> [Given instruction]: Each line from the start of the data below through the one containing "material: its Principled" must be reproduced exactly.

[Extracted records]
*-*-*

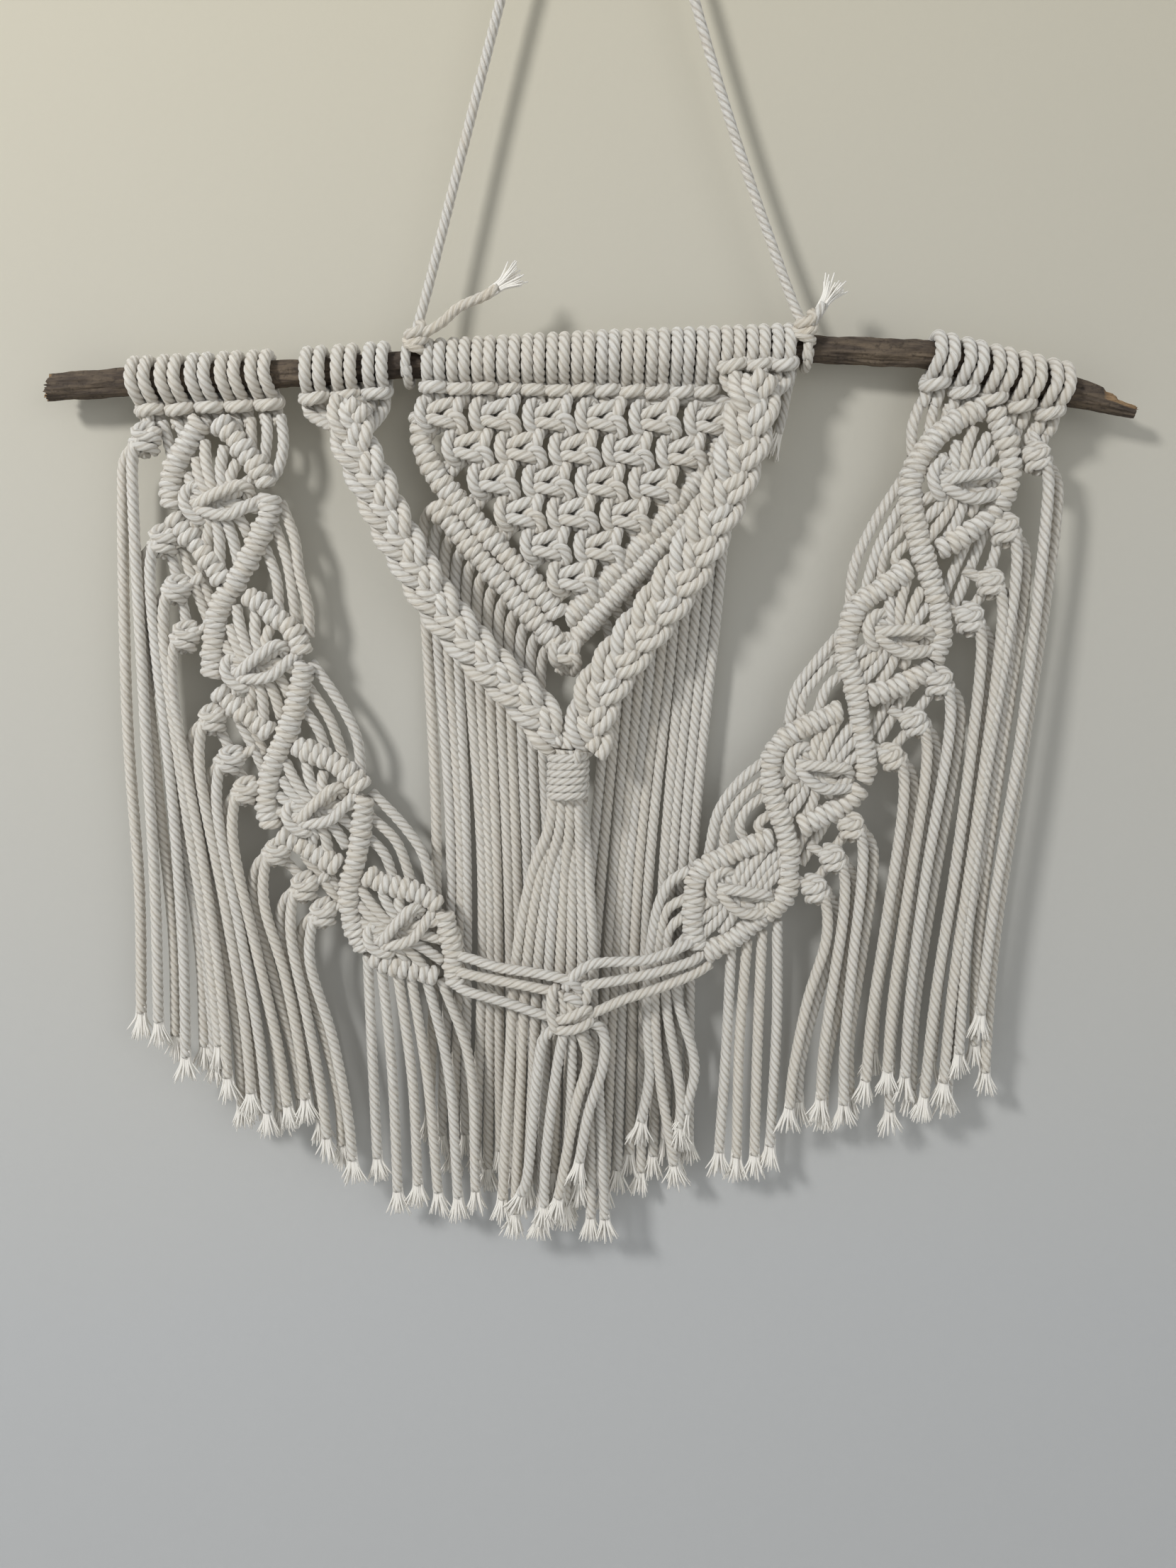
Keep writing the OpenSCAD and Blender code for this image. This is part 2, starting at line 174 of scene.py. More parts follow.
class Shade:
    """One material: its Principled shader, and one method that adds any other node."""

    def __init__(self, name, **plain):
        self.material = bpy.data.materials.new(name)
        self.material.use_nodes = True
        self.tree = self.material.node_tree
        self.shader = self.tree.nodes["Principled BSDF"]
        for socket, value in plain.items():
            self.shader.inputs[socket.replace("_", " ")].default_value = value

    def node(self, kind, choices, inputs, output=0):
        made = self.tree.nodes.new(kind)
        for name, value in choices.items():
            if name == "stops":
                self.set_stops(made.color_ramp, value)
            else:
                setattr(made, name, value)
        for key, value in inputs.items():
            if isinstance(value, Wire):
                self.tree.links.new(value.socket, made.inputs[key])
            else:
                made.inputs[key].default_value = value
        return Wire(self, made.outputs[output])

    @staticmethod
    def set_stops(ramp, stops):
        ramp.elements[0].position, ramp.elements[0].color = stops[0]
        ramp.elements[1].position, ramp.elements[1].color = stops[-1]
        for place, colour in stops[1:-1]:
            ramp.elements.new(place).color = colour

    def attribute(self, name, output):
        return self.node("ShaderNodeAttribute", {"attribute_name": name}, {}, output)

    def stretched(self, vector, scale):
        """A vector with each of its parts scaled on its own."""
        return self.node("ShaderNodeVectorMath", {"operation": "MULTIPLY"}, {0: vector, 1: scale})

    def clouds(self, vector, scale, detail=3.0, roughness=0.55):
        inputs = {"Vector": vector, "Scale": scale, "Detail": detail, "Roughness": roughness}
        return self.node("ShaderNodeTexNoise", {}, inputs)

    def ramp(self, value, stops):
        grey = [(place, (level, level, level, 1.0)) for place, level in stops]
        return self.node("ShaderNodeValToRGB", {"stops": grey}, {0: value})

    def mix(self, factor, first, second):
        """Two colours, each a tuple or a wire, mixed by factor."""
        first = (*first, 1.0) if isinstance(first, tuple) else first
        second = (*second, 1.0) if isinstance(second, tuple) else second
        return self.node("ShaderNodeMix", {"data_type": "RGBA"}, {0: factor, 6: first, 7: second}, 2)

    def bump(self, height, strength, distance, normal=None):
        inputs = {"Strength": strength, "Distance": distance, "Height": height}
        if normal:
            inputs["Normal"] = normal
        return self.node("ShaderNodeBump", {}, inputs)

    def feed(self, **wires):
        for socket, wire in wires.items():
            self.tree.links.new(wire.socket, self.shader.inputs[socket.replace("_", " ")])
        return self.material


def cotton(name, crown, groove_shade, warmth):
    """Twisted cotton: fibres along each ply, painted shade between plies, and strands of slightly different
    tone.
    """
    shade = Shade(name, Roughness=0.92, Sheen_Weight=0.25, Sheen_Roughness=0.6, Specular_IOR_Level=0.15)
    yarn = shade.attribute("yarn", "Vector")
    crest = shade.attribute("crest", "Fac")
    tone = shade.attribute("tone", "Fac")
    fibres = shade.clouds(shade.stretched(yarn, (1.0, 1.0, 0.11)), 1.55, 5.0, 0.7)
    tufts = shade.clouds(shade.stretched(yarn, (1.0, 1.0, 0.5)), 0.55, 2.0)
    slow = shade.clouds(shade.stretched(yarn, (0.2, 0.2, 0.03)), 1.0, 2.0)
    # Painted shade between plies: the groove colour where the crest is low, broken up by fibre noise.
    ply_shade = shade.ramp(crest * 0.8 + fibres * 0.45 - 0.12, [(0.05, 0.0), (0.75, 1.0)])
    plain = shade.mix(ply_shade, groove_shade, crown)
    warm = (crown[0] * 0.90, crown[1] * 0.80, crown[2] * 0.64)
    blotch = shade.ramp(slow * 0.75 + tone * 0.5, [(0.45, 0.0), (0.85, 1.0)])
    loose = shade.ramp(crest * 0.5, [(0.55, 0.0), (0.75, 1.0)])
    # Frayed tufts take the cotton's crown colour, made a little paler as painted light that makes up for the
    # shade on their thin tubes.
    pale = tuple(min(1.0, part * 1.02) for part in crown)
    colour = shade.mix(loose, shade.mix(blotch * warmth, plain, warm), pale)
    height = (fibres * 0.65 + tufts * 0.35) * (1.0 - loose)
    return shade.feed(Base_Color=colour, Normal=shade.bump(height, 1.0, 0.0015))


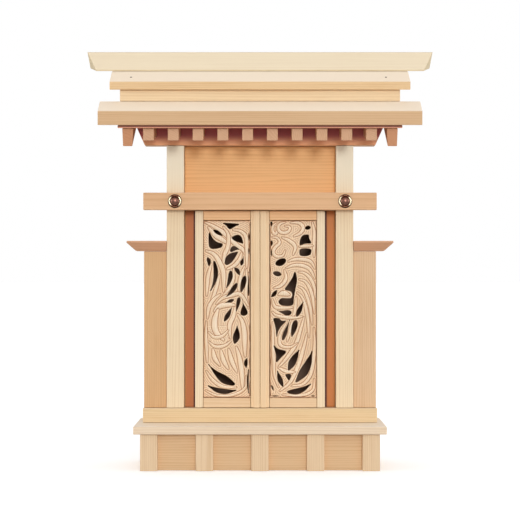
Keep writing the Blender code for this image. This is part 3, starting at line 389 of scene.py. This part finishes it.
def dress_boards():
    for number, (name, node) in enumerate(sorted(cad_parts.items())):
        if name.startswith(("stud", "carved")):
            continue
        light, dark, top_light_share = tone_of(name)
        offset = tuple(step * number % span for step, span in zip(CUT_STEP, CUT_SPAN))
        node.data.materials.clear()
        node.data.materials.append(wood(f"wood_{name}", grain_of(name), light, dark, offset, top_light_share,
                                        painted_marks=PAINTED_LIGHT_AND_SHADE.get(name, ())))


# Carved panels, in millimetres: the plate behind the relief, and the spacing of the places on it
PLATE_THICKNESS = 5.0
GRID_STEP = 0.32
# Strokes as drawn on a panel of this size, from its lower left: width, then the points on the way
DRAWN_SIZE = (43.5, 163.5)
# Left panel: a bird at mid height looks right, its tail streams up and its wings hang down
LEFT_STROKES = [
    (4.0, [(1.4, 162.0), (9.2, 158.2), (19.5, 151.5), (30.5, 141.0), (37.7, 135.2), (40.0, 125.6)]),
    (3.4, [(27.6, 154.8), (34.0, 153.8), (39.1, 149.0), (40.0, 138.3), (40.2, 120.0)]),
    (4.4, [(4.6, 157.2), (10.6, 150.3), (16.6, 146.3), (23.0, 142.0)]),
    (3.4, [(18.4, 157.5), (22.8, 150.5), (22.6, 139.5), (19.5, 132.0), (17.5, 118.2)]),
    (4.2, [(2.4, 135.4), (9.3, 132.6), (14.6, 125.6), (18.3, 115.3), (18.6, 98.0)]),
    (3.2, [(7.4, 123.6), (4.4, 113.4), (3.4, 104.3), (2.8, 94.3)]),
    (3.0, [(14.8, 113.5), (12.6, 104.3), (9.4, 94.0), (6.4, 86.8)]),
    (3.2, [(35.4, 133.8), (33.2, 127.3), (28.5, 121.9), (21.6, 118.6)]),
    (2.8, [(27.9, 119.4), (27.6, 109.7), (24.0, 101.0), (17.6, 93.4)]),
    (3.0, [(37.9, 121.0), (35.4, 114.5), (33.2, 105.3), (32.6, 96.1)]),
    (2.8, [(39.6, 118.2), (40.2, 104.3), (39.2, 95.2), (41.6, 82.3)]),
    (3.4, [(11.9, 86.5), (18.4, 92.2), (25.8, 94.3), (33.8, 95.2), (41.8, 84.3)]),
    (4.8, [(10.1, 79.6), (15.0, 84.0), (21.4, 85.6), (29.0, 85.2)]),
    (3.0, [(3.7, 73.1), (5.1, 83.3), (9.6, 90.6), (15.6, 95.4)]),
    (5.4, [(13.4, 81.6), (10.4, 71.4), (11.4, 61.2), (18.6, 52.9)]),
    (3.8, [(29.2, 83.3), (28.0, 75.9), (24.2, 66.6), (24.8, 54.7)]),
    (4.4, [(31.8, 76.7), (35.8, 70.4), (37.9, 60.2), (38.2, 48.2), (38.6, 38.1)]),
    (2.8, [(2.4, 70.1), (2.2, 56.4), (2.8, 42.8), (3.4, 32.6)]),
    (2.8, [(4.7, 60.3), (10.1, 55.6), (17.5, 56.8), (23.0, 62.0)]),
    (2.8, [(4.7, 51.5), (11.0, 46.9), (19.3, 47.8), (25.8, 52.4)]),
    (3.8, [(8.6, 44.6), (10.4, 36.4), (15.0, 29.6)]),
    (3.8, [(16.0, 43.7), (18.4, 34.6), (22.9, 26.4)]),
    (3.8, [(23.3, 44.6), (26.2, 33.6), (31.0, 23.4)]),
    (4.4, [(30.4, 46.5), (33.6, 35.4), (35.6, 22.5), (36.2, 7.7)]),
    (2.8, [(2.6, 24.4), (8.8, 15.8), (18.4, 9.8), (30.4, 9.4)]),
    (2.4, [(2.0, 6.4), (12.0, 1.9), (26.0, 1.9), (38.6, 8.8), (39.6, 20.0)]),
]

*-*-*

> [Output for this task]:
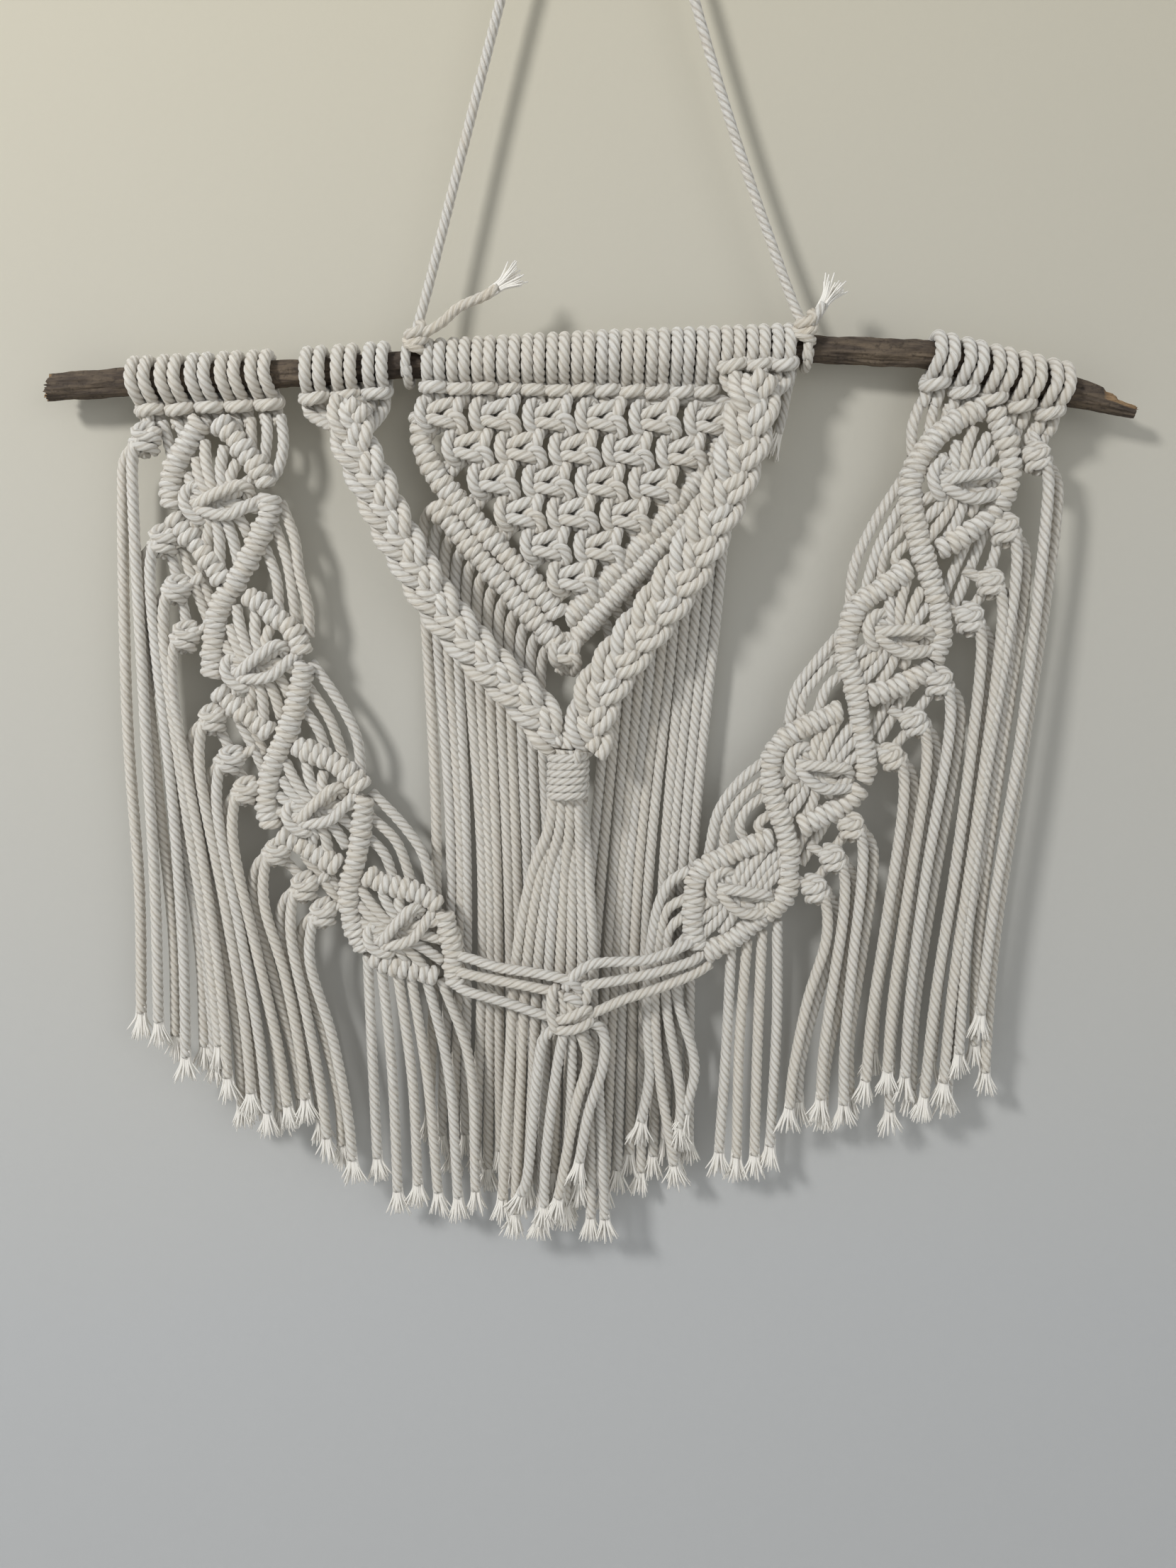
Keep writing the OpenSCAD and Blender code for this image. This is part 2, starting at line 174 of scene.py. More parts follow.
class Shade:
    """One material: its Principled shader, and one method that adds any other node."""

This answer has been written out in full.